Salesforce has unveiled a groundbreaking language model benchmark specifically designed for businesses to evaluate their AI models on customer relationship management (CRM) tasks. Benchmarks serve as vital tools that assess a language model's performance, offering model owners a comprehensive evaluation of their outputs on targeted tasks, similar to the established MMLU benchmark for general knowledge assessment.
This innovative benchmark focuses on essential CRM applications, enabling organizations to measure the performance of AI systems in sales and service scenarios across four critical metrics: accuracy, cost, speed, and trust and safety. Developed by Salesforce’s AI research team, this benchmark addresses a noticeable gap in existing evaluations, which often overlook vital business-relevant metrics, such as operational costs and trust factors.
According to Clara Shih, CEO of Salesforce AI, "Business organizations are embracing AI to fuel growth, reduce expenses, and deliver personalized customer experiences—not for unrelated tasks like planning a birthday party or summarizing Shakespeare." She emphasizes that this benchmark transcends mere measurement; it serves as a dynamic and comprehensive framework that empowers companies to make informed decisions by effectively balancing accuracy, cost, speed, and trust.
Model owners can leverage Salesforce’s benchmark by comparing their results on a public leaderboard.
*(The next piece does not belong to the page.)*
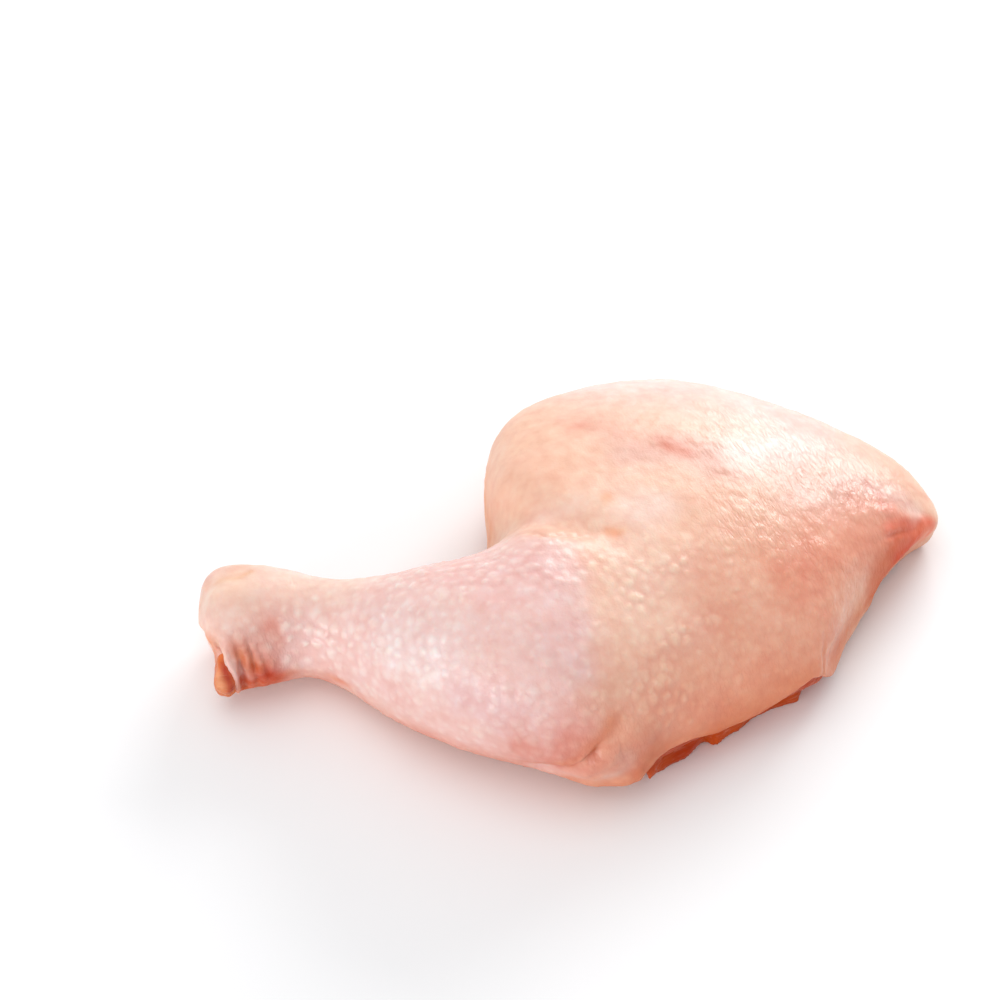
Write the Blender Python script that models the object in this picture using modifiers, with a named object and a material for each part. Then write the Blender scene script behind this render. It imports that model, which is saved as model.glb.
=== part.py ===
"""Raw chicken leg quarter: thigh and drumstick in their skin, lying skin side up.

The leg is lofted from cross-sections that fan round the knee, from the cut ankle to the hip corner
of the thigh. The skin is a layer round the flesh. It is open under the thigh, where the flesh lies
bare and shows below the skin's near edge, and at the ankle, where the shank bone's knuckle shows.
Metres, +Z up. The leg lies on Z = 0, with the origin under the middle of its bounding box.
"""

import math

import bmesh
import bpy
import numpy as np
from mathutils import Vector

MM = 0.001
# In mm: the skin with its fat, and the gap between neighbouring pieces.
SKIN_THICKNESS = 2.2
TISSUE_GAP = 0.35
RING_POINTS = 10
SMOOTH_LEVELS = 3
# What lies lower than this, in mm, is pressed flat by the surface that the leg lies on.
FLAT_SPOT = 0.7
# The surface is worked out on cells of this size, in mm, and then made of fewer triangles.
VOXEL = 1.3
SKIN_FACES = 5600
FLESH_FACES = 2200
BONE_FACES = 560
SPHERE_SIDES = 20
SPHERE_RINGS = 12

# Cross-sections in mm, ankle to hip: front edge x, y, z, back edge x, y, z, crown height, crown place
# from front (0) to back (1), and how boxy the base is (1 is round, less is flatter).
SECTIONS = [
    (-102, -26, 15, -105, 1, 16, 26, 0.50, 1.0),
    (-95, -34, 15, -97, 5, 17, 33, 0.50, 1.0),
    (-84, -30, 15, -85, 5, 17, 31, 0.50, 1.0),
    (-71, -23, 13, -72, 1, 15, 28, 0.50, 1.0),
    (-59, -33, 16, -60, -3, 17, 33, 0.50, 1.0),
    (-46, -46, 20, -47, -3, 21, 41, 0.50, 0.9),
    (-31, -54, 22, -33, -1, 21, 47, 0.48, 0.8),
    (-15, -61, 20, -25, 5, 14, 50, 0.42, 0.7),
    (0, -65, 14, -23, 18, 12, 51, 0.40, 0.6),
    (13, -64, 10, -26, 36, 15, 50, 0.42, 0.5),
    (25, -54, 8, -22, 56, 19, 47, 0.42, 0.5),
    (40, -46, 8, -4, 67, 21, 45, 0.45, 0.5),
    (54, -38, 8, 24, 74, 21, 42, 0.45, 0.5),
    (66, -31, 8, 50, 69, 19, 37, 0.45, 0.5),
    (74, -26, 8, 71, 61, 17, 32, 0.45, 0.5),
    (76, -14, 8, 82, 55, 16, 29, 0.45, 0.5),
    (89, 4, 9, 95, 48, 14, 24, 0.45, 0.5),
    (97, 18, 9, 102, 38, 13, 18, 0.45, 0.5),
    (106, 25, 10, 107, 29, 11, 13, 0.50, 0.8),
]

# Hollows pressed into the upper side: points along each one in plan, with its depth and its reach, in mm.
VALLEY_BEHIND_KNEE = [(-30, 15, 12, 8), (-18, 7, 9, 8), (-7, 2, 5, 7), (2, -2, 3, 6), (10, -5, 1.5, 5)]
HIP_CUT = [(95, 2, 3, 7), (88, -6, 3, 8), (81, -14, 2, 6)]
# Folds and dents in the near side: x, y, z, depth and reach, in mm.
KNEE_FOLD = [(-12, -63, 14, 2, 3), (-3, -65, 19, 3, 3), (4, -64, 25, 2.5, 3), (11, -60, 30, 1, 3)]
ANKLE_FOLD = [(-90, -28, 24, 1.5, 2.5), (-90, -33, 15, 3, 3), (-88, -32, 6, 3, 3)]
ANKLE_DENT = [(-88, -18, 31, 2, 5), (-84, -23, 28, 2, 4.5)]

# The bare patch under the thigh. Its outline is the leg's own, moved in towards its middle, in mm.
FIRST_OPEN_SECTION = 9.3
LAST_OPEN_SECTION = 16.6
WINDOW_STEPS = 44
WINDOW_MIDDLE = Vector((50, 15))
RIM_MARGIN = 5
BACK_MARGIN = 14
BACK_TAPER = 6
BACK_WAVE = 2.2
WAVES_PER_SECTION = 2.6
WINDOW_LEDGE = 4
WINDOW_GAP = 0.5
WINDOW_TOP = 8
WINDOW_BOTTOM = -5
BACK_RIM = 4
OUTSIDE_MARGIN = 5
# Along the near side: x, the height of the skin's edge, and how far in the flesh's foot is, in mm.
NEAR_RIM = [
    (13, 2, 18),
    (20, 3, 8),
    (24, 6.5, 3.5),
    (29, 9.5, 1.5),
    (34, 8.5, 5),
    (38, 8.5, 2),
    (42, 5.5, 5),
    (56, 5.5, 4.5),
    (61, 7.5, 2),
    (66, 5.5, 7),
    (71, 2, 16),
    (97, 2, 16),
]

# The shank bone, ankle to knee: x, y, z and radius, in mm.
BONE_LINE = [
    (-97, -18, 13, 6.0),
    (-94, -18, 13.5, 7.2),
    (-90, -18, 14, 7.0),
    (-82, -16, 15, 4.8),
    (-68, -14, 16, 4.0),
    (-50, -20, 20, 4.2),
    (-34, -24, 24, 5.2),
    (-25, -26, 25, 7.5),
    (-18, -27, 25, 6.0),
]
CONDYLES = [(-95, -22, 11.5), (-97, -13.5, 14.5)]
CONDYLE_RADIUS = 5.6
# The cut ankle: the skin's opening and the tissue that bulges out of it, as centres and radii in mm.
ANKLE_OPENING = ((-104, -25, 14), (8.5, 11, 11.5))
ANKLE_TISSUE = ((-95.5, -26.5, 12.8), (4.4, 6, 8.8))


def clear_scene():
    for obj in list(bpy.data.objects):
        bpy.data.objects.remove(obj)


def in_collection(name, hidden):
    group = bpy.data.collections.new(name)
    bpy.context.scene.collection.children.link(group)
    group.hide_render = hidden
    return group


def ring(section):
    """The points of one cross-section, from the front edge over the crown to the back and under."""
    front_x, front_y, front_z, back_x, back_y, back_z, crown, place, base = section
    outset = 3 / (2 + math.cos(2 * math.pi / RING_POINTS))
    skew = math.log(place) / math.log(0.5)
    points = []
    for k in range(RING_POINTS):
        angle = 2 * math.pi * k / RING_POINTS
        across = 0.5 - 0.5 * math.cos(angle) * outset
        lift = abs(math.sin(angle))
        on_top = k <= RING_POINTS / 2
        if on_top and 0 < across < 1:
            across = across**skew
        edge = front_z + (back_z - front_z) * across
        if on_top:
            height = edge + (crown - edge) * lift * outset
        else:
            height = edge - edge * outset * lift**base
        x = front_x + (back_x - front_x) * across
        y = front_y + (back_y - front_y) * across
        points.append(Vector((x, y, height)))
    return points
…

Initially, this benchmark ranks OpenAI’s GPT-4 Turbo as the most accurate model for CRM tasks, while Anthropic's Claude 3 Haiku stands out as one of the most cost-effective options.
In the realm of speed, the Mixtral 8x7B, developed by the French AI startup Mistral, takes the lead as the fastest model. Notably, all of the top-performing models in speed are small language models, with GPT-3.5 Turbo, a larger model, ranking lower on speed metrics.
When it comes to trust and safety, Google’s Gemini Pro 1.5 garnered the highest score at 91%. Following closely are Meta's Llama 3 models, both the 8B and 70B configurations, achieving scores of 90%. In contrast, OpenAI's GPT-4 Turbo and GPT-4o received trust scores of 89% and 85%, respectively. The least trustworthy model, OpenAI’s GPT-3.5 Turbo, managed only a 60% safety score, indicating significant shortcomings in privacy and truthfulness assessments.
Looking ahead, Salesforce plans to expand this CRM benchmark by incorporating additional CRM use case scenarios and accommodating models that have undergone fine-tuning.
As Silvio Savarese, Executive Vice President and Chief Scientist at Salesforce AI Research, remarks, “As AI continues to advance, enterprise leaders recognize the necessity of finding the right blend of performance, accuracy, responsibility, and cost to fully harness the potential of generative AI for driving business growth.”
The introduction of Salesforce's LLM Benchmark for CRM is a pivotal development in how businesses evaluate their AI strategies, offering enhanced visibility into next-generation AI deployment and accelerating the time to value for CRM-specific applications.